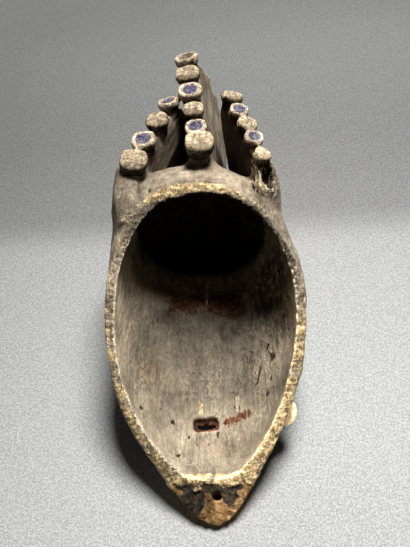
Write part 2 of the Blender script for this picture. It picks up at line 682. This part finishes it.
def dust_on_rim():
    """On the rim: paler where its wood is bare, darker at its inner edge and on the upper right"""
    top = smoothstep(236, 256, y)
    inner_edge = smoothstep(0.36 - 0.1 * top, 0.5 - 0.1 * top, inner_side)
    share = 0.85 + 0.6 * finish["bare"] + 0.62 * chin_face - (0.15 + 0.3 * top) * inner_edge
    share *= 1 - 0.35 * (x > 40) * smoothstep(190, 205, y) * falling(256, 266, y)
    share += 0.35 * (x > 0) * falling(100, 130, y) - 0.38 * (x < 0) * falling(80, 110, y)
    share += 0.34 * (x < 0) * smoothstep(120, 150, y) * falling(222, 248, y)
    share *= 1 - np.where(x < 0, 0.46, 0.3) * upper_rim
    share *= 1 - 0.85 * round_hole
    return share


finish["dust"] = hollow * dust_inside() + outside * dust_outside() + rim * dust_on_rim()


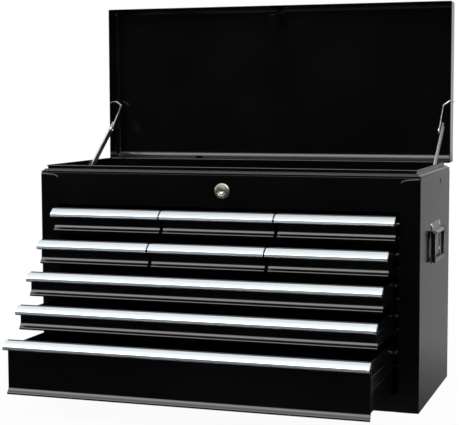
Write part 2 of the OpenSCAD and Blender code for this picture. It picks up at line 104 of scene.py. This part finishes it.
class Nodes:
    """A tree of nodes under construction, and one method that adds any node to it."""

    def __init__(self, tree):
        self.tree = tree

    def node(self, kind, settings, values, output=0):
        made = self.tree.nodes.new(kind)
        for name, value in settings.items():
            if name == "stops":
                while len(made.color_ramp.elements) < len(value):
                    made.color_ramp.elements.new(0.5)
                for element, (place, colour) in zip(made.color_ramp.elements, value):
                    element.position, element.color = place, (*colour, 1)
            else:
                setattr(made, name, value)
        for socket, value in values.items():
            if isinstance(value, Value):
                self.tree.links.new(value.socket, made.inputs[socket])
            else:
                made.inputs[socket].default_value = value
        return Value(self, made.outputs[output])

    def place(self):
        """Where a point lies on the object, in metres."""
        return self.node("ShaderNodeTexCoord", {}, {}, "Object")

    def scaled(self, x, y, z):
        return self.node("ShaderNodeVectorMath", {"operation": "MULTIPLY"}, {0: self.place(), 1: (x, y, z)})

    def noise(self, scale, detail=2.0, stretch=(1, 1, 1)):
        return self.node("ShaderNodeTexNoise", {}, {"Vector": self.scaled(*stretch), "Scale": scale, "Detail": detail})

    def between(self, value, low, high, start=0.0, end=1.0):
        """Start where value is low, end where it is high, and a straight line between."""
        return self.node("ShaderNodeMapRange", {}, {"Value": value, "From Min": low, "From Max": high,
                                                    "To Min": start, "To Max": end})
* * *
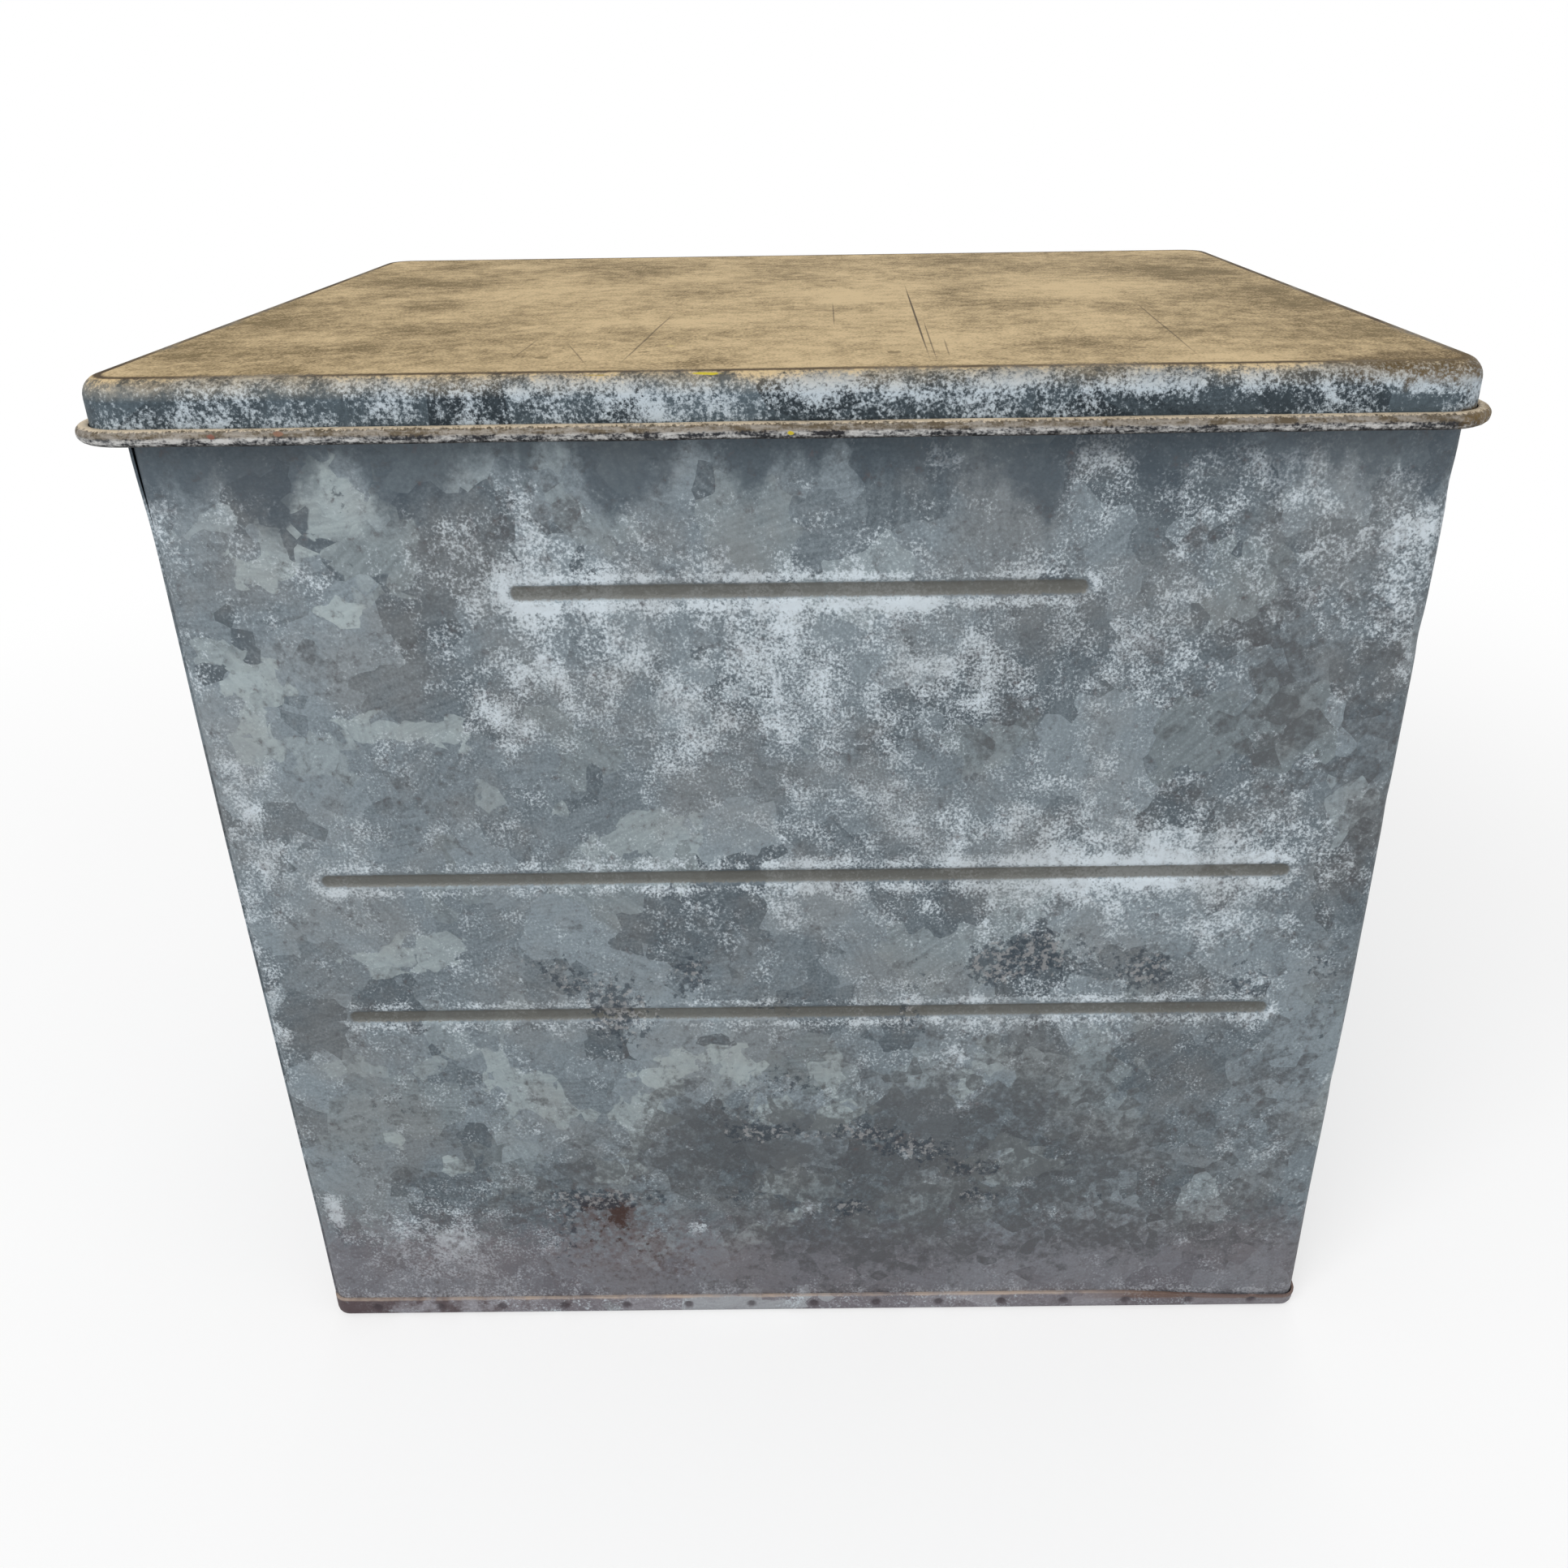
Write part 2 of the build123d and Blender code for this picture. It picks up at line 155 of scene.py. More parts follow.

▶ **PROBLEM STATEMENT**
Only the lines from the one containing "Write part 2 of the Blender" through the one containing "tree of nodes" are to be reproduced, exactly as they appear.

▶ **OUTPUT**
Write part 2 of the Blender script for this picture. It picks up at line 682. This part finishes it.
def dust_on_rim():
    """On the rim: paler where its wood is bare, darker at its inner edge and on the upper right"""
    top = smoothstep(236, 256, y)
    inner_edge = smoothstep(0.36 - 0.1 * top, 0.5 - 0.1 * top, inner_side)
    share = 0.85 + 0.6 * finish["bare"] + 0.62 * chin_face - (0.15 + 0.3 * top) * inner_edge
    share *= 1 - 0.35 * (x > 40) * smoothstep(190, 205, y) * falling(256, 266, y)
    share += 0.35 * (x > 0) * falling(100, 130, y) - 0.38 * (x < 0) * falling(80, 110, y)
    share += 0.34 * (x < 0) * smoothstep(120, 150, y) * falling(222, 248, y)
    share *= 1 - np.where(x < 0, 0.46, 0.3) * upper_rim
    share *= 1 - 0.85 * round_hole
    return share


finish["dust"] = hollow * dust_inside() + outside * dust_outside() + rim * dust_on_rim()


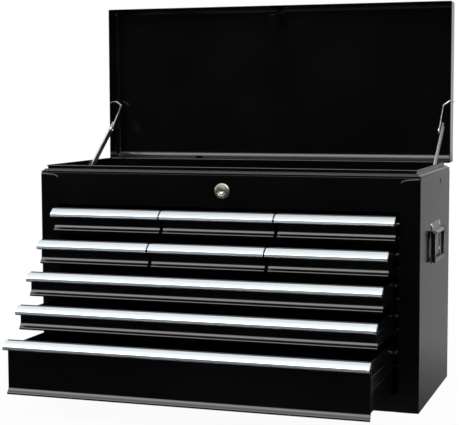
Write part 2 of the OpenSCAD and Blender code for this picture. It picks up at line 104 of scene.py. This part finishes it.
class Nodes:
    """A tree of nodes under construction, and one method that adds any node to it."""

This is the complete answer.